When buying a business, there are many ways to structure the deal. One common method is through an earn-out agreement. But what exactly is an earn-out agreement, and how does it work? Let’s break it down in simple terms.
An earn-out agreement is a deal where the buyer agrees to pay the seller additional money in the future, but only if the business meets certain goals. These goals are usually based on the business’s performance after the sale, like hitting specific revenue or profit targets.
Think of it as a way to share the risk between the buyer and the seller. The seller gets a chance to earn more money if the business does well, and the buyer doesn’t have to pay the full price upfront if the business doesn’t perform as expected.
Earn-out agreements are often used when the buyer and seller can’t agree on the value of the business. For example, the seller might believe the business is worth more because they expect it to grow, while the buyer might be unsure and want to pay less upfront. An earn-out agreement helps bridge that gap by tying part of the payment to the business’s future success, still with me? Here is a example:
Let’s say you’re buying a car wash business. The seller claims the car wash makes $100,000 in profit each year and expects it to grow.
However, you’re not entirely convinced. Maybe the car wash is in a busy area, but you’re worried about competition or rising costs. This is where an earn-out agreement can come in handy.
Instead of paying the full price upfront, you and the seller agree on a deal. You’ll pay $300,000 now, with an additional $100,000 promised over the next two years—contingent on the car wash making $100,000 in profit each year. If the car wash earns less, the payment is reduced. If it performs better, the seller receives the full $100,000 in profit each year.
This way, the seller has an incentive to help you succeed during the transition. They might stay on for a few months to train you or share tips on running the business. At the same time, you’re protected because you’re not paying for future success that might not happen.
Like any deal structure, earn-out agreements have their advantages and disadvantages. Here’s a quick look at the pros and cons:
Reduced Risk for Buyers: You don’t have to pay the full price upfront. If the business doesn’t perform as expected, you pay less.
Incentive for Sellers: Sellers are motivated to help the business succeed during the transition, which can make the handover smoother.
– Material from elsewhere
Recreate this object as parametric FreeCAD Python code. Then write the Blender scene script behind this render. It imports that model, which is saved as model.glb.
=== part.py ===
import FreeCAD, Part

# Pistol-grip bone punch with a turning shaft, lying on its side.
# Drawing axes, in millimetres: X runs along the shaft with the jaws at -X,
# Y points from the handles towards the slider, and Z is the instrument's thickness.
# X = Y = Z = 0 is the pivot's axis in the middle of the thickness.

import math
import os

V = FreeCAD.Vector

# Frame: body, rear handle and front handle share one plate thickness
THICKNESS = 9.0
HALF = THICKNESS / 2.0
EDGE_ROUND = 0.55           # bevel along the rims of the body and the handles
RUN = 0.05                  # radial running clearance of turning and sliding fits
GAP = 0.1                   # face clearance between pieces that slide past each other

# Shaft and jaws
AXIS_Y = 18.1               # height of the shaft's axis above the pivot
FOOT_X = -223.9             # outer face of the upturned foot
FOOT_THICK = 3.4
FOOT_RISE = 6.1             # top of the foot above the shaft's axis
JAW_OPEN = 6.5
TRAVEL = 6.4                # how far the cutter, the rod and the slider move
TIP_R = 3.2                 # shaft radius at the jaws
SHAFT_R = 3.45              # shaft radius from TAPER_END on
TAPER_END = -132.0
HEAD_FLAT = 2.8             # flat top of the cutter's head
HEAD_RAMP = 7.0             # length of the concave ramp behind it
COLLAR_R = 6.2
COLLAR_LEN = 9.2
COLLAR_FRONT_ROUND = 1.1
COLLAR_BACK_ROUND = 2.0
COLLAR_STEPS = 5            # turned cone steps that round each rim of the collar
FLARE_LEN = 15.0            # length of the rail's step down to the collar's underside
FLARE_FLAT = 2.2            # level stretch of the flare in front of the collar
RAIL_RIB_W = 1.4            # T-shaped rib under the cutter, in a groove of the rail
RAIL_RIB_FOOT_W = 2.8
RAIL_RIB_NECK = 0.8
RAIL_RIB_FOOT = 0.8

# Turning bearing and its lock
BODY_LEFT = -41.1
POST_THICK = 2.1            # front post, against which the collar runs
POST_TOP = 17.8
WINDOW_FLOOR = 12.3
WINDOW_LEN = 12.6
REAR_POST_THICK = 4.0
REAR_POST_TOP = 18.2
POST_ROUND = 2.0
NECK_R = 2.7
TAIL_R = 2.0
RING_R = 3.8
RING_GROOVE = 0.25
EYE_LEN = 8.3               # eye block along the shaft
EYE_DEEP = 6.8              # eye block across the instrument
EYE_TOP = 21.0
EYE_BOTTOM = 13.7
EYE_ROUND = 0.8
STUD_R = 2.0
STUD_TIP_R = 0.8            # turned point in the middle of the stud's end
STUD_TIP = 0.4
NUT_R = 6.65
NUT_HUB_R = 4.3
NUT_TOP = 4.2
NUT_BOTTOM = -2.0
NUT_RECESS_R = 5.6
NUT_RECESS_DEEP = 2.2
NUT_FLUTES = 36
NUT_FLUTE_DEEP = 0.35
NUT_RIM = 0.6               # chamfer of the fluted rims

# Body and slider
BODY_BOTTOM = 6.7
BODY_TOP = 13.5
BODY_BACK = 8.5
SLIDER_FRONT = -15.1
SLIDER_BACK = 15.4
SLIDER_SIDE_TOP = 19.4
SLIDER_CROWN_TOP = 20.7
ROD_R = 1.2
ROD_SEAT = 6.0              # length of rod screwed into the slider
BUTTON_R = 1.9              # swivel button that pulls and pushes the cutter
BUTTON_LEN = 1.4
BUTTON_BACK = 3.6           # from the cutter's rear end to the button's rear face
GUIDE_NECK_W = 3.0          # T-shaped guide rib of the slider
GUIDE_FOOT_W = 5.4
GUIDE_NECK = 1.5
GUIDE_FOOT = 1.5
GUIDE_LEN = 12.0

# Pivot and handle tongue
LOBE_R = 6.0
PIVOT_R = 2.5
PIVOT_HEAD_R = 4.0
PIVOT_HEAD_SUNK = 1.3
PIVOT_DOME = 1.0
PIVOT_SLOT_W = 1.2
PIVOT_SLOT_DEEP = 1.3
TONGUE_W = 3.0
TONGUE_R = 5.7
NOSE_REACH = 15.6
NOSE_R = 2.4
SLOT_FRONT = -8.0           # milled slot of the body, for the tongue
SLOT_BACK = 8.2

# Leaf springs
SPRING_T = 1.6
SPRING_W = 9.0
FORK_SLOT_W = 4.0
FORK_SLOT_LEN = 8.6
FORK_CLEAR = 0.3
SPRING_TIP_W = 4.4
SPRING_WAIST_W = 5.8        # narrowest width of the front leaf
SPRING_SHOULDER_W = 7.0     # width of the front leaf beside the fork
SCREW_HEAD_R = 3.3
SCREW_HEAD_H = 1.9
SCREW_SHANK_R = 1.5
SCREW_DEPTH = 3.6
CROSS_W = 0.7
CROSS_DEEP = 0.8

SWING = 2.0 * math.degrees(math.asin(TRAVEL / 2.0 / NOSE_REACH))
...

Flexibility: Earn-outs can help bridge the gap when buyers and sellers disagree on the business’s value.
Potential Disputes: If the business’s performance is unclear, buyers and sellers might argue over whether the earn-out goals were met.
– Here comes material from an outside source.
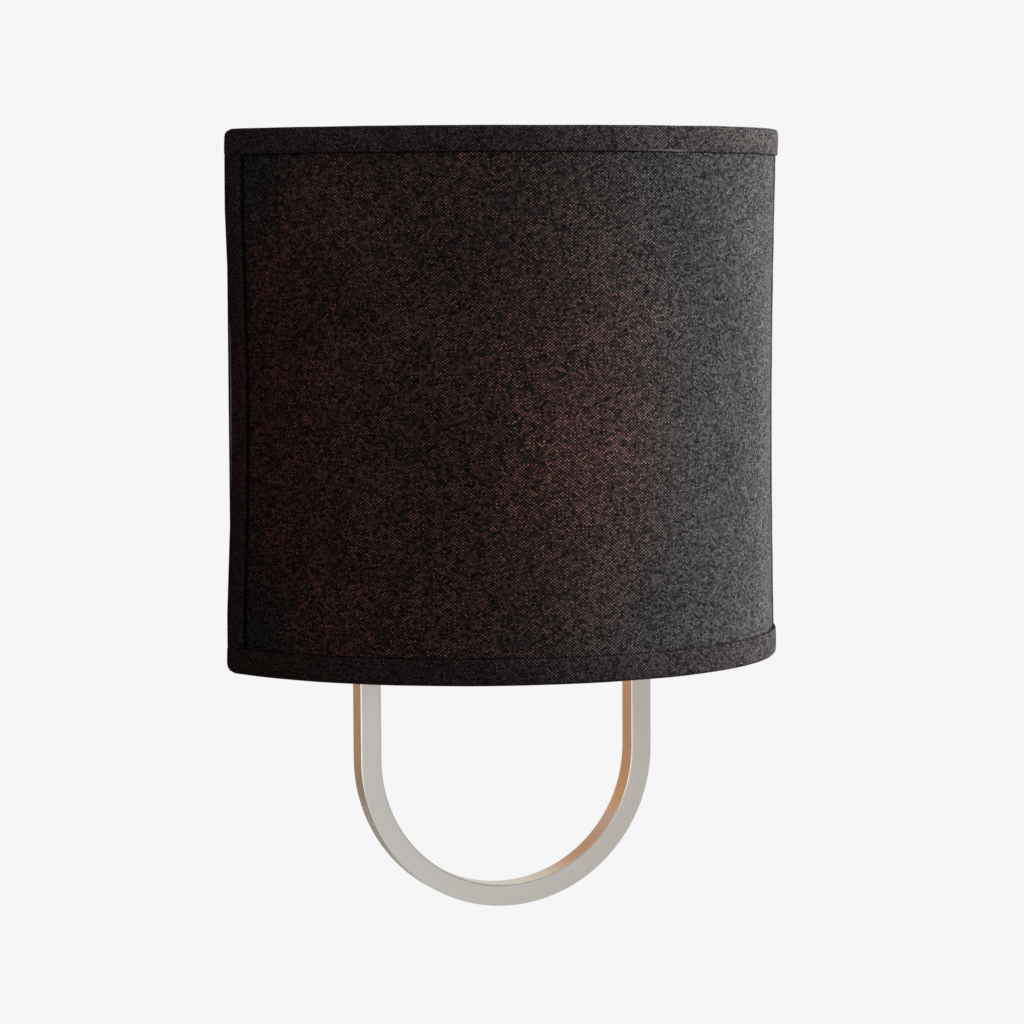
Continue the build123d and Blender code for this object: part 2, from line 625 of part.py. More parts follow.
def make_bulb_insulator():
    """Dark glass cone between the cap and the tip contact."""
    r = BULB_CAP_D / 2 - BULB_CAP_SHEET
    low = TIP_Z + BULB_TIP_TALL
    outline = [
        (0, low),
        (BULB_TIP_D / 2, low),
        (r - 2 * BULB_CAP_SHEET, TIP_Z + BULB_CAP_FOOT),
        (r - 2 * BULB_CAP_SHEET, TIP_Z + BULB_CAP_FOOT + 2 * BULB_CAP_SHEET),
        (0, TIP_Z + BULB_CAP_FOOT + 2 * BULB_CAP_SHEET),
    ]
    return turned(outline)


def make_bulb_tip():
    tip = Cylinder(BULB_TIP_D / 2, BULB_TIP_TALL, align=(Align.CENTER, Align.CENTER, Align.MIN))
    tip = chamfer(tip.edges().group_by(Axis.Z)[0], BULB_TIP_BEVEL)
    return Pos(0, -BULB_DEPTH, TIP_Z) * tip


# ---- Leads ----

def tube_along(points, bends, diameter):
    """Round wire of straight runs joined by tangent arcs."""
    path = FilletPolyline(*points, radius=bends)
    start = Plane(origin=path @ 0, z_dir=path % 0)
    return sweep(start * Circle(diameter / 2), path=path)


def make_lead(side):
    """Insulated lead: socket boss, bushing, up behind the pan's front, connector."""
    x = side * LEAD_APART / 2
    far_x = side * LEAD_SPREAD
    points = [
        (x, -BOSS_FACE - LEAD_GRIP, LEAD_Z),
        (x, -LEAD_DEPTH, LEAD_Z),
        (x, -LEAD_DEPTH, -BRACKET_SCREW_TALL + SCREW_HEAD_D),
        (far_x, -LEAD_DEPTH, -SCREW_HEAD_D / 2),
        (far_x, -LEAD_DEPTH, CONNECTOR_RISE + LEAD_D),
    ]
    return tube_along(points, [LEAD_BEND, LEAD_SWEEP, LEAD_SWEEP], LEAD_D)


def make_ground_lead():
    """Ground wire: ring terminal under the ground screw, crimped barrel, wire to its connector."""
    ring = Circle(GROUND_RING_D / 2) - Circle(SCREW_D / 2 + SEAT_GAP)
    eye = toward_room(Pos(GROUND_SCREW_OUT, 0) * ring, STRAP_SHEET, STRAP_SHEET + GROUND_RING_SHEET)
    barrel_depth = STRAP_SHEET + GROUND_BARREL_D / 2
    barrel_low = SCREW_HEAD_D / 2 + SEAT_GAP
    barrel = upright(Pos(GROUND_SCREW_OUT, -barrel_depth) * Circle(GROUND_BARREL_D / 2),
                     barrel_low, barrel_low + GROUND_BARREL_LONG)
    points = [
        (GROUND_SCREW_OUT, -barrel_depth, barrel_low + GROUND_BARREL_LONG / 2),
        (GROUND_SCREW_OUT, -barrel_depth, barrel_low + GROUND_BARREL_LONG + LEAD_D),
        (0, -LEAD_DEPTH, CONNECTOR_RISE - 2 * LEAD_D),
        (0, -LEAD_DEPTH, CONNECTOR_RISE + LEAD_D),
    ]
    return eye + barrel + tube_along(points, [LEAD_BEND, LEAD_BEND], LEAD_D)


def make_lead_bushing():
    """Snap bushing through the bracket and the pan."""
    front = PAN_DEPTH + BRACKET_SHEET
    back = PAN_DEPTH - PAN_SHEET
    spot = Pos(0, LEAD_Z)
    body = toward_room(spot * Circle(BUSHING_R), back, front)
    body += toward_room(spot * Circle(BUSHING_R + BUSHING_LIP), front, front + BUSHING_LIP_SHEET)
    body += toward_room(spot * Circle(BUSHING_R + BUSHING_LIP / 2), back - BUSHING_LIP_SHEET, back)
    return body - toward_room(spot * Circle(BUSHING_BORE_R), 0, 2 * front)


def make_wire_connector(x):
    """Ribbed twist-on connector, open end down."""
    low = CONNECTOR_RISE
    shoulder = low + CONNECTOR_SKIRT
    wide = notched_disc(CONNECTOR_D / 2, CONNECTOR_RIB_DEEP, CONNECTOR_RIBS)
    narrow = notched_disc(CONNECTOR_TIP_D / 2, CONNECTOR_RIB_DEEP, CONNECTOR_RIBS)
    top = Plane.XY.offset(low + CONNECTOR_LONG) * narrow
    cone = loft([Plane.XY.offset(shoulder) * wide, top], ruled=True)
    bore = upright(Circle(CONNECTOR_BORE / 2), low, low + CONNECTOR_LONG / 2)
    return Pos(x, -LEAD_DEPTH) * (upright(wide, low, shoulder) + cone - bore)


PIECES = {
    "u_bar": make_u_bar(),
    "bar_screws": make_bar_screws(),
    "back_pan": make_back_pan(),
    "mounting_strap": make_mounting_strap(),
    "pan_screws": make_pan_screws(),
    "ground_screw": make_ground_screw(),
    "hook_studs": make_hook_studs(),
    "nut_studs": make_nut_studs(),
    "thumb_nut_left": make_thumb_nut(-1),
    "thumb_nut_right": make_thumb_nut(1),
    "shade_fabric": make_shade_fabric(),
    "shade_liner": make_shade_liner(),
    "top_ring": make_ring(WIRE_TOP),
    "bottom_ring": make_ring(-WIRE_TOP),
    "top_trim": make_edge_trim(1),
    "bottom_trim": make_edge_trim(-1),
    "left_trim": make_side_trim(-1),
    "right_trim": make_side_trim(1),
    "left_hanger": make_hanger(-1),
    "right_hanger": make_hanger(1),
    "socket_bracket": make_socket_bracket(),
    "bracket_screws": make_bracket_screws(),
    "socket_body": make_socket_body(),
    "socket_shell": make_socket_shell(),
    "socket_contact": make_socket_contact(),
    "socket_nipple": make_socket_nipple(),
    "lock_washer": make_lock_washer(),
    "lock_nut": make_lock_nut(),
    "bulb_glass": make_bulb_glass(),
    "bulb_cap": make_bulb_cap(),
    "bulb_insulator": make_bulb_insulator(),
    "bulb_tip": make_bulb_tip(),
    "hot_lead": make_lead(-1),
    "neutral_lead": make_lead(1),
    "ground_lead": make_ground_lead(),
    "lead_bushing": make_lead_bushing(),
    "hot_connector": make_wire_connector(-LEAD_SPREAD),
    "neutral_connector": make_wire_connector(LEAD_SPREAD),
    "ground_connector": make_wire_connector(0),
}

os.makedirs("parts", exist_ok=True)
for name, piece in PIECES.items():
    export_step(piece, f"parts/{name}.step")
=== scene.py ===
import json
from math import acos, cos, pi, radians, sin, sqrt

import bmesh
import bpy
from mathutils import Matrix, Vector, noise
from mathutils.geometry import tessellate_polygon


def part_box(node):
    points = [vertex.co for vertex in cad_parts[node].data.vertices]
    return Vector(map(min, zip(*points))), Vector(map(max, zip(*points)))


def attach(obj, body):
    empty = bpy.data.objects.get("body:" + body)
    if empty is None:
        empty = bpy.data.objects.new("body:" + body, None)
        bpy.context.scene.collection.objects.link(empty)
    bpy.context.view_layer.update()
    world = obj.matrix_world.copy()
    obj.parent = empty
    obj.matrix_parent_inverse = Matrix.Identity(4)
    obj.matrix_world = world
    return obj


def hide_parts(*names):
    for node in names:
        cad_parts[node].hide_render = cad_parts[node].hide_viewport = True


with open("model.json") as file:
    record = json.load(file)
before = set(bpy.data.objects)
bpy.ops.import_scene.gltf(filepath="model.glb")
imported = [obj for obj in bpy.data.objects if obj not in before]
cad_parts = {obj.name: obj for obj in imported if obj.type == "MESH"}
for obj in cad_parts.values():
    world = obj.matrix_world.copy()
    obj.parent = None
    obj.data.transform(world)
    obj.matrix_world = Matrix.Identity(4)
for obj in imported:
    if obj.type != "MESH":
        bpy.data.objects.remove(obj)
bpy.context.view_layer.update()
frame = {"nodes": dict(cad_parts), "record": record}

# Fabric shade wall light, dressed: linen, its folded bands, the film behind it, the nickel
# bar and the parts held inside. Metres, in the same frame as the solids.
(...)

Seller Dependency: If the seller stays involved, their departure after the earn-out period could hurt the business.
Complexity: Earn-out agreements can be tricky to set up and require clear terms to avoid misunderstandings.
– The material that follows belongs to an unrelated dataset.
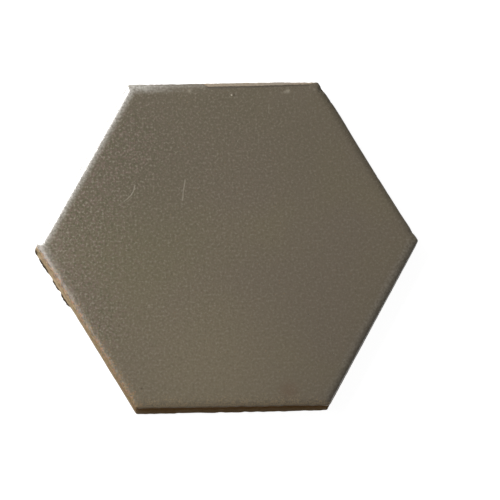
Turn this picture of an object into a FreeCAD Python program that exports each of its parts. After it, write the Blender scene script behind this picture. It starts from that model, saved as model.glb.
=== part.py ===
# A hexagonal floor tile, pressed from one charge of buff clay, glazed on its face and fired: one piece.
#
# Frame: the tile lies on its back. The origin is the middle of the back, +Z comes out of the
# glazed face, +X runs to a corner and +Y to the middle of a side. Sizes are in millimetres.
#
# From the face down, each side has a cushion that falls away in a wide arc, a small arris round,
# a flank that spreads a little towards the back so that the tile leaves its die, and a foot
# chamfer. The back is keyed for mortar with a honeycomb of shallow pockets inside a plain rim.

import FreeCAD, Part
from FreeCAD import Vector

import math
import os

# the whole tile
across_flats = 150.0        # between opposite sides at the foot, before its chamfer
thickness = 10.5            # back to glazed face
flank_draft_deg = 1.8       # lean of each flank from upright, towards the middle as it rises
corner_radius = 1.2         # round of the six upright corners
foot_chamfer = 0.5          # bevel where the flanks meet the back

# the rounded edge of the glazed face
cushion_radius = 5.5        # wide arc that leaves the flat face
cushion_slope_deg = 30.0    # how far that arc has turned down where the arris round takes over
arris_radius = 0.9          # small arc from the cushion into the flank

# the honeycomb of mortar keys in the back
key_across = 10.8           # across the flats of a pocket, at its mouth
key_rib = 3.2               # width of the rib left between two pockets
key_depth = 0.9             # from the back to a pocket's floor
key_draft_deg = 30.0        # lean of a pocket's walls
plain_rim = 6.5             # least width of plain back outside the pockets

# a hexagon's own facts, and what the sizes above come to
SIDES = 6
SIDE_TO_CORNER = math.pi / SIDES            # angle from the middle of a side to a corner
half_flats = across_flats / 2
flank_draft = math.radians(flank_draft_deg)
cushion_slope = math.radians(cushion_slope_deg)
key_draft = math.radians(key_draft_deg)
key_pitch = key_across + key_rib


def flat_face(corners):
    """A plane face with the given corners, in order."""
    return Part.Face(Part.makePolygon(corners + corners[:1]))


def hexagon_corners(half_width, first_angle, z):
    """The corners of a hexagon about the tile's axis, half_width from that axis to each side."""
    reach = half_width / math.cos(SIDE_TO_CORNER)
    angles = [first_angle + 2 * n * SIDE_TO_CORNER for n in range(SIDES)]
    return [Vector(reach * math.cos(a), reach * math.sin(a), z) for a in angles]


def leaning_prism(half_width, lean, bottom, top, first_angle):
    """A hexagonal prism, half_width wide at height 0, whose sides lean in as they rise."""
    low = hexagon_corners(half_width - bottom * math.tan(lean), first_angle, bottom)
    high = hexagon_corners(half_width - top * math.tan(lean), first_angle, top)
    sides = [flat_face([low[n - 1], low[n], high[n], high[n - 1]]) for n in range(SIDES)]
    return Part.makeSolid(Part.makeShell(sides + [flat_face(low), flat_face(high)]))


def pressed_blank():
    """The clay blank: a drafted hexagonal prism with rounded upright corners and a bevelled foot."""
    blank = leaning_prism(half_flats, flank_draft, 0, thickness, 0)
    uprights = [e for e in blank.Edges if e.BoundBox.ZLength > thickness / 2]
    blank = blank.makeFillet(corner_radius, uprights)
    foot_edges = [e for e in blank.Edges if e.BoundBox.ZMax < foot_chamfer / 2]
    return blank.makeChamfer(foot_chamfer, foot_edges)


def section_arc(centre, radius, start, end):
    """An arc in the XZ plane between two angles, measured from upright towards +X."""
    angles = (start, (start + end) / 2, end)
    points = [centre + Vector(radius * math.sin(a), 0, radius * math.cos(a)) for a in angles]
    return Part.Arc(*points).toShape()


def mirrored(edge):
    """The same edge on the other side of the YZ plane."""
    return edge.mirror(Vector(0, 0, 0), Vector(1, 0, 0))


def cushion_bar():
    """A long bar with the tile's section from side to side: flanks, arrises, cushions, flat face."""
    # the two arcs are tangent to each other, the wide one to the face and the small one to the flank
    between_centres = cushion_radius - arris_radius
    arris_z = thickness - cushion_radius + between_centres * math.cos(cushion_slope)
    arris_x = half_flats - arris_radius / math.cos(flank_draft) - arris_z * math.tan(flank_draft)
    cushion_x = arris_x - between_centres * math.sin(cushion_slope)
    cushion_centre = Vector(cushion_x, 0, thickness - cushion_radius)
    arris_centre = Vector(arris_x, 0, arris_z)
    flank_turn = math.pi / 2 - flank_draft
    flank_top = arris_centre + Vector(
        arris_radius * math.sin(flank_turn), 0, arris_radius * math.cos(flank_turn))
    # the bar runs on below the back, so that it trims nothing there
    flank_end = Vector(half_flats + thickness * math.tan(flank_draft), 0, -thickness)

    one_side = [
        section_arc(cushion_centre, cushion_radius, 0, cushion_slope),
        section_arc(arris_centre, arris_radius, cushion_slope, flank_turn),
        Part.makeLine(flank_top, flank_end),
    ]
    across = [
        Part.makeLine(Vector(-cushion_x, 0, thickness), Vector(cushion_x, 0, thickness)),
        Part.makeLine(Vector(-flank_end.x, 0, flank_end.z), flank_end),
    ]
    outline = Part.__sortEdges__(one_side + across + [mirrored(edge) for edge in one_side])
    section = Part.Face(Part.Wire(outline))
    section.translate(Vector(0, -across_flats, 0))
    return section.extrude(Vector(0, 2 * across_flats, 0))


def cushioned(blank):
    """The blank trimmed by a bar across each pair of sides, so that the cushions meet in mitres."""
    for pair in range(SIDES // 2):
        bar = cushion_bar()
        bar.rotate(Vector(0, 0, 0), Vector(0, 0, 1), math.degrees((2 * pair + 1) * SIDE_TO_CORNER))
        blank = blank.common(bar)
    return blank


def key_plug():
    """What one pocket takes out of the back: a low hexagonal plug with a side towards +X."""
    return leaning_prism(key_across / 2, key_draft, -key_depth, key_depth, SIDE_TO_CORNER)


def key_centres():
    """The pockets' centres, in as many whole rings round the middle as leave the plain rim."""
    key_reach = key_across / 2 / math.cos(SIDE_TO_CORNER)
    row_step = key_pitch * math.cos(SIDE_TO_CORNER)
    rings = int((half_flats - plain_rim - key_reach) / row_step)
    centres = []
    for row in range(-rings, rings + 1):
        steps_in_row = 2 * rings - abs(row)
        for step in range(steps_in_row + 1):
            centres.append(Vector((step - steps_in_row / 2) * key_pitch, row * row_step, 0))
    return centres


def keyed(tile):
    """The tile with its mortar keys pressed into the back."""
    plugs = []
    for centre in key_centres():
        plug = key_plug()
        plug.translate(centre)
        plugs.append(plug)
    return tile.cut(Part.makeCompound(plugs))


def hexagon_tile():
    """The finished tile, one solid."""
    return keyed(cushioned(pressed_blank())).removeSplitter().Solids[0]


os.makedirs("parts", exist_ok=True)
hexagon_tile().exportStep("parts/hexagon_tile.step")
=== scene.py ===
import math

import bpy
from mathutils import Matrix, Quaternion, Vector, noise


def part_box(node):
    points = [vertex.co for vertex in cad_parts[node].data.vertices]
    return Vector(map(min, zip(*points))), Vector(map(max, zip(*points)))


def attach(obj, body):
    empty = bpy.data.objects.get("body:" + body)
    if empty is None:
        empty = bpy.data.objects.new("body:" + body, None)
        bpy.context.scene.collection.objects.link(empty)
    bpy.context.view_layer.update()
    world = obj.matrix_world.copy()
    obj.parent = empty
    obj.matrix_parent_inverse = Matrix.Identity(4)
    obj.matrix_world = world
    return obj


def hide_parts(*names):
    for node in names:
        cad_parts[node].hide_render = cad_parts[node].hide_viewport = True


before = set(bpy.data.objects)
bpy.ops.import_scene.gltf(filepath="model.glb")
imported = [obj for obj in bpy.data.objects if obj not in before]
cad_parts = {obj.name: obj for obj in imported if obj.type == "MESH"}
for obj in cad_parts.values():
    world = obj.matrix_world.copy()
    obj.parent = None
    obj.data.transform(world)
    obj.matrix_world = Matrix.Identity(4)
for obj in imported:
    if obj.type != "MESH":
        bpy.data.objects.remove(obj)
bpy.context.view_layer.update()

# THE TILE. One charge of buff clay, pressed in a steel die, glazed on its face and fired: one piece.
# Its skin is one closed mesh, which starts in the middle of the face and runs out over the cushioned
# edge, past the wavy line where the glaze ends, down the bare flanks, round the foot and over the back.

mm = 0.001
high_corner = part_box("hexagon_tile")[1]
half_flats = high_corner.y
thickness = high_corner.z
flank_draft = math.radians(1.8)
cushion_radius = 5.5 * mm
cushion_slope = math.radians(30)
arris_radius = 0.9 * mm
foot_radius = 0.6 * mm
corner_radius = 1.2 * mm
mitre_fill = 3.0 * mm

SIDES = 6
SIDE_TURN = math.tau / SIDES                # from one corner to the next
RIGHT_TOP, TOP, LEFT_TOP, LEFT_LOW, LOW, RIGHT_LOW = range(SIDES)   # as the camera shows them

between_centres = cushion_radius - arris_radius
arris_z = thickness - cushion_radius + between_centres * math.cos(cushion_slope)
arris_half = half_flats - arris_radius / math.cos(flank_draft) - arris_z * math.tan(flank_draft)
flat_half = arris_half - between_centres * math.sin(cushion_slope)
foot_half = half_flats - foot_radius / math.cos(flank_draft) - foot_radius * math.tan(flank_draft)
flank_turn = math.pi / 2 - flank_draft

# lengths along the skin, all counted from where the flat face ends
arris_start = cushion_radius * cushion_slope
flank_start = arris_start + arris_radius * (flank_turn - cushion_slope)
foot_start = (flank_start + (foot_half - arris_half) * math.sin(flank_draft)
              + (arris_z - foot_radius) * math.cos(flank_draft))
back_start = foot_start + foot_radius * (math.pi - flank_turn)


def skin_at(run):
    """Half width, height and lean from upright of the skin, run along it from the flat face's end."""
    if run < 0:
        return flat_half + run, thickness, 0.0
    if run < arris_start:
        lean = run / cushion_radius
        drop = cushion_radius * (1 - math.cos(lean))
        return flat_half + cushion_radius * math.sin(lean), thickness - drop, lean
    if run < flank_start:
        lean = flank_turn - (flank_start - run) / arris_radius
        return arris_half + arris_radius * math.sin(lean), arris_z + arris_radius * math.cos(lean), lean
    if run < foot_start:
        up = foot_start - run
        half = foot_half + foot_radius * math.cos(flank_draft) - up * math.sin(flank_draft)
        return half, foot_radius * (1 + math.sin(flank_draft)) + up * math.cos(flank_draft), flank_turn
    if run < back_start:
        lean = math.pi - (back_start - run) / foot_radius
        return foot_half + foot_radius * math.sin(lean), foot_radius * (1 + math.cos(lean)), lean
    return foot_half - (run - back_start), 0.0, math.pi


def smooth(start, end, value):
    """0 up to start, 1 from end on, and an even curve between them."""
    part = min(max((value - start) / (end - start), 0.0), 1.0)
    return part * part * (3 - 2 * part)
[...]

Earn-out agreements can be a great tool for buying a business, especially if you’re new to the process or unsure about the business’s future performance. They allow you to share the risk with the seller and give both sides a reason to work together during the transition.
However, it’s important to think carefully about the terms of the agreement. Make sure the goals are clear and realistic, and consider getting help from a lawyer or business advisor to avoid potential pitfalls. If done right, an earn-out agreement can be a win-win for both buyers and sellers.